Are you familiar with the different types of home loans? Embarking on the journey of homeownership is exciting, but can be a complex process. One of the crucial decisions you’ll make is choosing the right mortgage loan. Whether you’re a seasoned homeowner looking to make a strategic move or a first-time buyer eager to step into the realm of property ownership, the wide variety of mortgage options can be overwhelming.
From conventional loans to government-backed programs, each option comes with its unique set of features, advantages, and considerations. In this comprehensive guide, we’ll navigate through the maze of mortgage possibilities, shedding light on various types of loans to empower both experienced and first-time homebuyers with the knowledge needed to select the perfect home financing solution.
What is a Home Loan?
A home loan, or mortgage, is a financial arrangement in which a lender provides funds to a borrower to help them purchase a home. The borrower then repays the loan over time with interest.

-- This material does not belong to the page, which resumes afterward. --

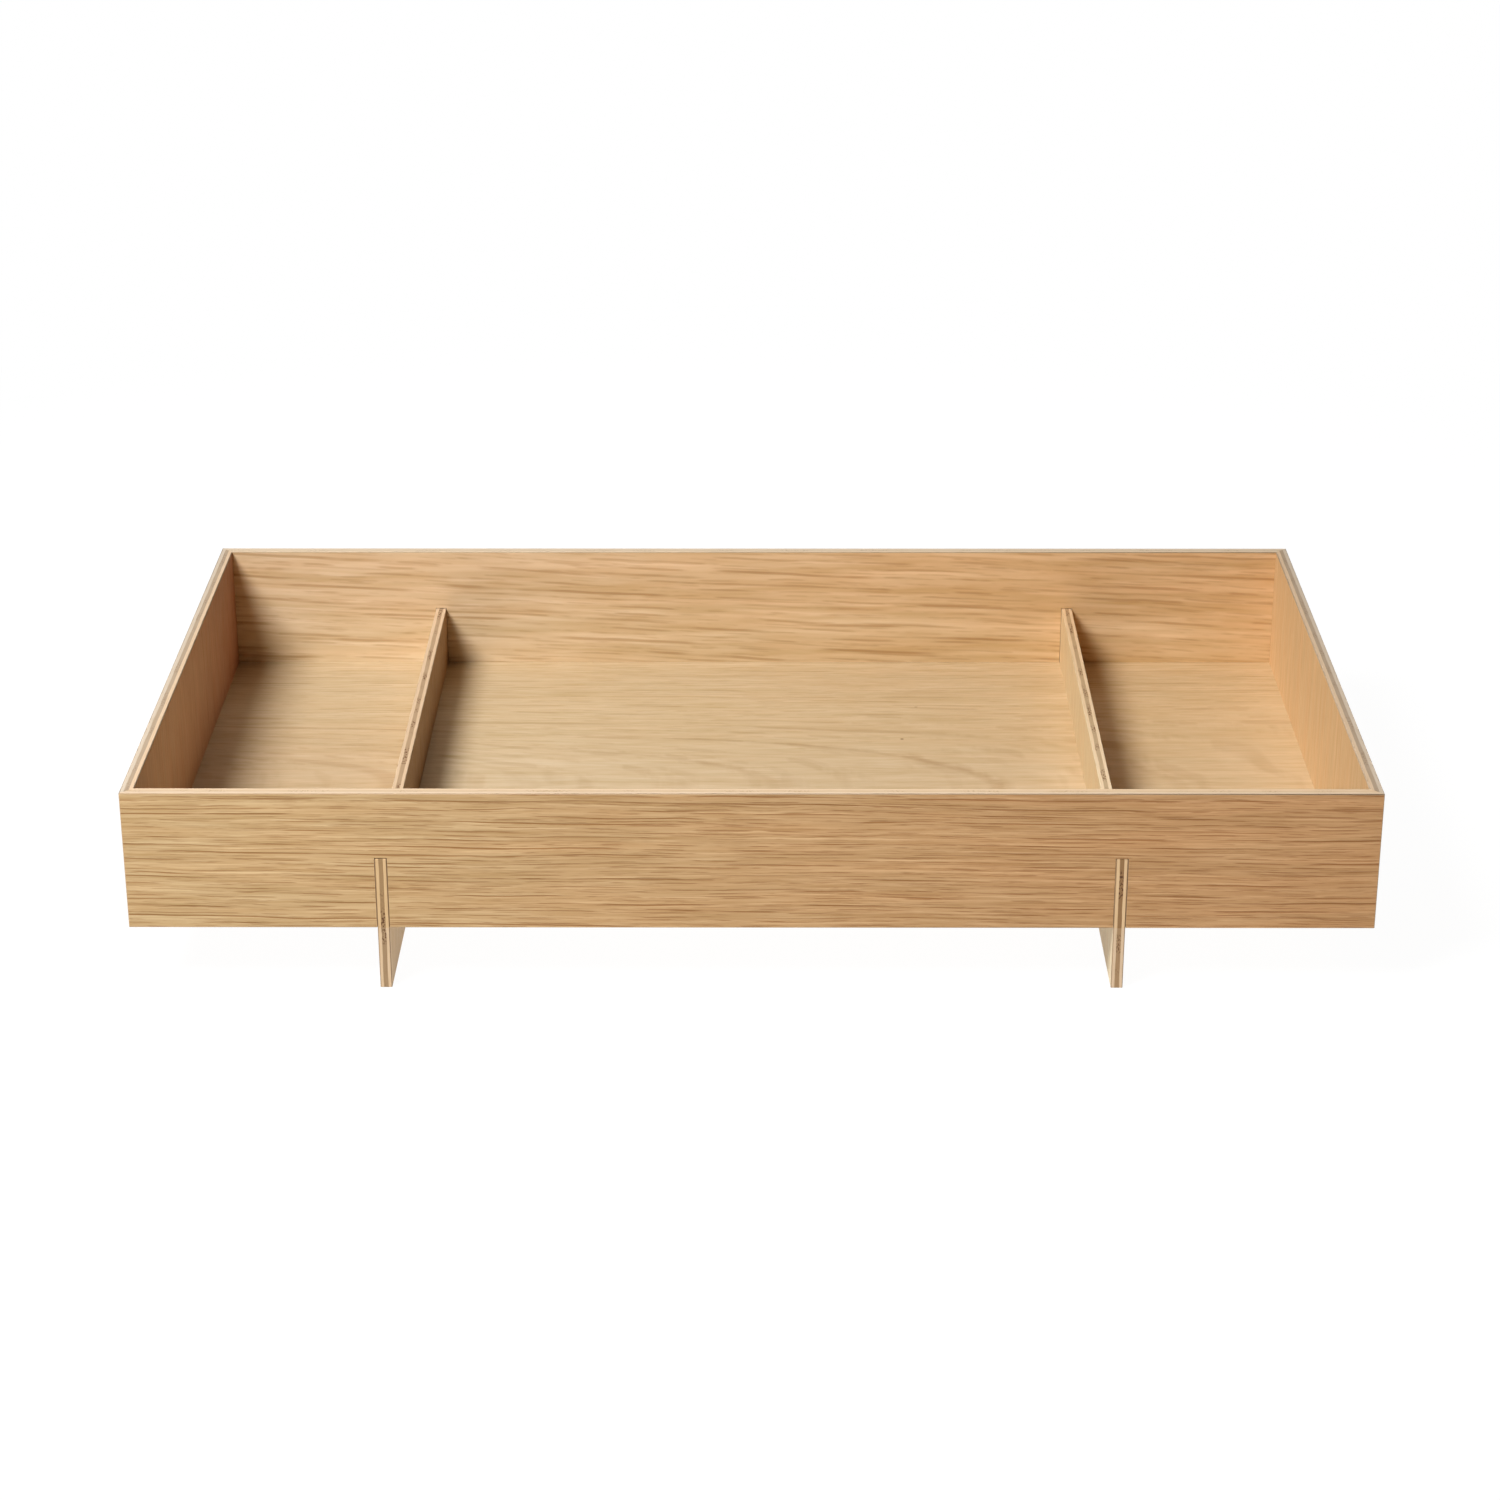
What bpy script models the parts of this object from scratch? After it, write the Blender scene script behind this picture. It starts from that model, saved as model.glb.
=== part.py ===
"""A low oak tray in three compartments, standing on two runner feet.

Four plywood walls are mitred into a frame. Two cross plates run the full depth of the tray: each
one stands on the table as a foot, fills a slot in the front wall and one in the back wall, and
rises above the floor as a divider. Three thin floor panels lie between them, let into a rebate
along the bottom of the walls and into a stopped groove on each face of a plate.

Metres, +Z up. X runs along the tray, Y from front to back. The origin is under the middle of the
tray, on the surface that it stands on.
"""

from math import pi

import bmesh
import bpy
from mathutils import Matrix, Vector

# Overall sizes
TRAY_WIDTH = 0.530
TRAY_DEPTH = 0.300
WALL_HEIGHT = 0.0625
FOOT_HEIGHT = 0.0285

# Cross plates
PLATE_SPACING = 0.313
PLATE_RISE = 0.0323
PLATE_THICKNESS = 0.0051
GROOVE_DEPTH = 0.0012

# Walls
WALL_THICKNESS = 0.0056
REBATE_WIDTH = 0.003

# Floor panels
FLOOR_THICKNESS = 0.003
FLOOR_RECESS = 0.0006

# Fits and finish
JOINT_CLEARANCE = 0.0003
ARRIS = 0.0005
ARRIS_SEGMENTS = 2
CUTTER_OVERRUN = 0.005

# Oak veneer, each board a shade of its own: linear colour and roughness
OAK_FINISHES = {
    "front_wall": ((0.56, 0.36, 0.18), 0.55),
    "back_wall": ((0.58, 0.37, 0.19), 0.55),
    "left_wall": ((0.54, 0.34, 0.17), 0.55),
    "right_wall": ((0.60, 0.38, 0.19), 0.55),
    "left_divider": ((0.60, 0.40, 0.22), 0.55),
    "right_divider": ((0.61, 0.41, 0.22), 0.55),
    "floor_left": ((0.62, 0.42, 0.23), 0.5),
    "floor_centre": ((0.63, 0.43, 0.24), 0.5),
    "floor_right": ((0.61, 0.42, 0.23), 0.5),
}

# Levels and half sizes that several boards share
FLOOR_BOTTOM = FOOT_HEIGHT + FLOOR_RECESS
FLOOR_TOP = FLOOR_BOTTOM + FLOOR_THICKNESS
PLATE_TOP = FOOT_HEIGHT + PLATE_RISE
REBATE_TOP = FLOOR_RECESS + FLOOR_THICKNESS + JOINT_CLEARANCE
WALL_LIP = WALL_THICKNESS - REBATE_WIDTH
PANEL_HALF_DEPTH = TRAY_DEPTH / 2 - WALL_LIP - JOINT_CLEARANCE


def clear_scene():
    """Start from an empty scene."""
    for existing in list(bpy.data.objects):
        bpy.data.objects.remove(existing, do_unlink=True)


def oak(node):
    """The board's own material, in its own shade of oak."""
    colour, roughness = OAK_FINISHES[node]
    material = bpy.data.materials.new(node + "_oak")
    material.use_nodes = True
    shader = material.node_tree.nodes["Principled BSDF"]
    shader.inputs["Base Color"].default_value = (*colour, 1.0)
    shader.inputs["Roughness"].default_value = roughness
    shader.inputs["Metallic"].default_value = 0.0
    return material


def finish_object(name, bm, parent):
    """Turn a bmesh into a named object under the tray's empty."""
    mesh = bpy.data.meshes.new(name)
    bm.to_mesh(mesh)
    bm.free()
    made = bpy.data.objects.new(name, mesh)
    bpy.context.scene.collection.objects.link(made)
    made.parent = parent
    return made


def extrude_outline(outline, travel):
    """A prism: a flat outline, pushed along a straight path."""
    bm = bmesh.new()
    face = bm.faces.new([bm.verts.new(corner) for corner in outline])
    pushed = bmesh.ops.extrude_face_region(bm, geom=[face])
    far_end = [part for part in pushed["geom"] if isinstance(part, bmesh.types.BMVert)]
    bmesh.ops.translate(bm, verts=far_end, vec=travel)
    bmesh.ops.recalc_face_normals(bm, faces=bm.faces)
    return bm


def ease_edges(bm, edges):
    """Round sharp edges the way a sanding block does."""
    bmesh.ops.bevel(
        bm,
        geom=edges,
        offset=ARRIS,
        offset_type="OFFSET",
        segments=ARRIS_SEGMENTS,
        profile=0.5,
        affect="EDGES",
        material=-1,
        clamp_overlap=True,
    )


def saw_off(bm, point, normal):
    """Cut through a plane, drop what lies on the normal's side and close the cut."""
    everything = bm.verts[:] + bm.edges[:] + bm.faces[:]
    cut = bmesh.ops.bisect_plane(
        bm, geom=everything, plane_co=point, plane_no=normal, clear_outer=True
    )
    rim = [part for part in cut["geom_cut"] if isinstance(part, bmesh.types.BMEdge)]
    bmesh.ops.edgeloop_fill(bm, edges=rim)
    bmesh.ops.recalc_face_normals(bm, faces=bm.faces)


def wall_section(start):
    """A wall seen on its end: Y runs inwards from the outer face, and the rebate is low inside."""
    return [
        Vector((start, 0.0, 0.0)),
        Vector((start, WALL_LIP, 0.0)),
        Vector((start, WALL_LIP, REBATE_TOP)),
        Vector((start, WALL_THICKNESS, REBATE_TOP)),
        Vector((start, WALL_THICKNESS, WALL_HEIGHT)),
        Vector((start, 0.0, WALL_HEIGHT)),
    ]


def is_eased(edge):
    """The wall's long edges that a hand meets: both rim edges and the outer one below."""
    ends = [vert.co for vert in edge.verts]
    at_rim = all(end.z > WALL_HEIGHT - ARRIS for end in ends)
    at_outer_foot = all(end.z < ARRIS and end.y < ARRIS for end in ends)
    runs_along = abs(ends[0].x - ends[1].x) > WALL_THICKNESS
    return runs_along and (at_rim or at_outer_foot)


def wall_board(run):
    """One moulded wall of the given outer length, mitred at both ends, outer face on y = 0."""
    bm = extrude_outline(wall_section(-run / 2), Vector((run, 0.0, 0.0)))
    ease_edges(bm, [edge for edge in bm.edges if is_eased(edge)])
    for side in (-1, 1):
        corner = Vector((side * run / 2, 0.0, 0.0))
        along_mitre = Vector((side, 1.0, 0.0)).normalized()
        saw_off(bm, corner - along_mitre * JOINT_CLEARANCE / 2, along_mitre)
        corner_round = Vector((side * (run / 2 - ARRIS), 0.0, 0.0))
        saw_off(bm, corner_round, Vector((side, -1.0, 0.0)).normalized())
    return bm


def make_wall(name, run, offset, turn, parent):
    """Stand a wall on the floor line: turned about Z, its outer face this far from the centre."""
    wall = finish_object(name, wall_board(run), parent)
    wall.rotation_euler.z = turn
    outward = Matrix.Rotation(turn, 3, "Z") @ Vector((0.0, -1.0, 0.0))
    wall.location = outward * offset + Vector((0.0, 0.0, FOOT_HEIGHT))
    wall.data.materials.append(oak(name))
    return wall


def cross_plate(height, thickness, half_depth):
    """A full-depth plate on edge, standing on z = 0, square to X."""
    outline = [
        Vector((-thickness / 2, -half_depth, 0.0)),
        Vector((-thickness / 2, half_depth, 0.0)),
        Vector((-thickness / 2, half_depth, height)),
        Vector((-thickness / 2, -half_depth, height)),
    ]
    return extrude_outline(outline, Vector((thickness, 0.0, 0.0)))


def make_divider(name, side, parent):
    """A cross plate: runner foot below the walls, divider above the floor."""
    bm = cross_plate(PLATE_TOP, PLATE_THICKNESS, TRAY_DEPTH / 2)
    ease_edges(bm, bm.edges[:])
    plate = finish_object(name, bm, parent)
    plate.location.x = side * PLATE_SPACING / 2
    plate.data.materials.append(oak(name))
    return plate


def make_panel(name, left, right, growth, parent):
    """A floor panel between two x positions, grown on every side when it serves as a cutter."""
    low, high = left - growth, right + growth
    half_depth = PANEL_HALF_DEPTH + growth
    outline = [
        Vector((low, -half_depth, FLOOR_BOTTOM - growth)),
        Vector((high, -half_depth, FLOOR_BOTTOM - growth)),
        Vector((high, half_depth, FLOOR_BOTTOM - growth)),
        Vector((low, half_depth, FLOOR_BOTTOM - growth)),
    ]
    bm = extrude_outline(outline, Vector((0.0, 0.0, FLOOR_THICKNESS + 2 * growth)))
    return finish_object(name, bm, parent)


def as_cutter(cutter):
    """Mark an object as a tool: it shapes other boards and is no piece of the tray."""
    cutter.hide_render = True
    cutter.display_type = "WIRE"
    return cutter


def cut_with(board, cutter):
    """Take a cutter's shape out of a board."""
    cut = board.modifiers.new("cut_" + cutter.name, "BOOLEAN")
    cut.operation = "DIFFERENCE"
    cut.solver = "EXACT"
    cut.object = cutter


def slot_cutter(name, side, parent):
    """The room that a cross plate needs in a long wall: the plate and its clearance."""
    height = PLATE_TOP + JOINT_CLEARANCE
    thickness = PLATE_THICKNESS + 2 * JOINT_CLEARANCE
    half_depth = TRAY_DEPTH / 2 + CUTTER_OVERRUN
    cutter = finish_object(name, cross_plate(height, thickness, half_depth), parent)
    cutter.location.x = side * PLATE_SPACING / 2
    return as_cutter(cutter)


def panel_spans():
    """Where each floor panel starts and ends along X, tucked into the rebate and the grooves."""
    outer = TRAY_WIDTH / 2 - WALL_LIP - JOINT_CLEARANCE
    tuck = PLATE_THICKNESS / 2 - GROOVE_DEPTH + JOINT_CLEARANCE
    beyond_plate = PLATE_SPACING / 2 + tuck
    inside_plate = PLATE_SPACING / 2 - tuck
    return {
        "floor_left": (-outer, -beyond_plate),
        "floor_centre": (-inside_plate, inside_plate),
        "floor_right": (beyond_plate, outer),
    }


def build_tray():
    """All nine boards and the cutters that shape their joints."""
    tray = bpy.data.objects.new("tray", None)
    bpy.context.scene.collection.objects.link(tray)

    long_walls = [
        make_wall("front_wall", TRAY_WIDTH, TRAY_DEPTH / 2, 0.0, tray),
        make_wall("back_wall", TRAY_WIDTH, TRAY_DEPTH / 2, pi, tray),
    ]
    make_wall("left_wall", TRAY_DEPTH, TRAY_WIDTH / 2, -pi / 2, tray)
    make_wall("right_wall", TRAY_DEPTH, TRAY_WIDTH / 2, pi / 2, tray)

    dividers = {
        -1: make_divider("left_divider", -1, tray),
        1: make_divider("right_divider", 1, tray),
    }
    for side, name in ((-1, "left_slot_cutter"), (1, "right_slot_cutter")):
        cutter = slot_cutter(name, side, tray)
        for wall in long_walls:
            cut_with(wall, cutter)

    beside = {"floor_left": (-1,), "floor_centre": (-1, 1), "floor_right": (1,)}
    for name, (left, right) in panel_spans().items():
        panel = make_panel(name, left, right, 0.0, tray)
        panel.data.materials.append(oak(name))
        groove = as_cutter(make_panel(name + "_groove_cutter", left, right, JOINT_CLEARANCE, tray))
        for side in beside[name]:
            cut_with(dividers[side], groove)


clear_scene()
build_tray()
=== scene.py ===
# %% [markdown]
# # A low oak tray in three compartments
# The tray is nine thin plywood boards, faced with oak veneer and glued together: four mitred walls,
# two cross plates that are feet below and dividers above, and three floor panels. The solid model
# settles where each board is. This lesson makes the boards again with eased edges and close joints,
# gives each its own oak, and lights them the way a small product studio would.

from math import copysign, cos, pi, radians, sin

import bmesh
import bpy
from mathutils import Matrix, Vector


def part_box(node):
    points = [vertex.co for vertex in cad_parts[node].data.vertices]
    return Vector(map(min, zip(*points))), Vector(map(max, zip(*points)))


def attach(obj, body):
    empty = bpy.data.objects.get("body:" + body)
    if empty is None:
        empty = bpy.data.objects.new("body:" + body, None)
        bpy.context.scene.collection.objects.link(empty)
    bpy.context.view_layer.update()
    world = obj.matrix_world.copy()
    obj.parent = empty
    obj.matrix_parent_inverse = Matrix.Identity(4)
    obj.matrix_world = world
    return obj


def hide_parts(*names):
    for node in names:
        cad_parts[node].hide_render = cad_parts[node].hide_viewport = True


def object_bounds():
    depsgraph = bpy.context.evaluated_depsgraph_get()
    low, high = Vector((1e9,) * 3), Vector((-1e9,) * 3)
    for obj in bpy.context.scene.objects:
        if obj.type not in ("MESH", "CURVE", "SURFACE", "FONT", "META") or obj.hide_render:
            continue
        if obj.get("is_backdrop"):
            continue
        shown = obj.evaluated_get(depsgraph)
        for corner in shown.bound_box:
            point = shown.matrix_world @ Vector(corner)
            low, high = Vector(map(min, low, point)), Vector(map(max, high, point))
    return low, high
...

There are various types of home loans, such as fixed-rate mortgages (where the interest rate remains constant) and adjustable-rate mortgages (where the interest rate may change). In this article, we will mostly be reviewing the different types of loans and which one may work best for you. For a more in-depth look at the homebuying process, we recommend exploring this informational article: https://simple-life.com/buying-a-house-for-the-first-time-the-comprehensive-guide/
Different Types of Home Loans
Choosing the right loan depends on your personal financial situation, preferences, and eligibility criteria. It’s important for prospective homeowners to research and consult with lenders to find the most suitable option.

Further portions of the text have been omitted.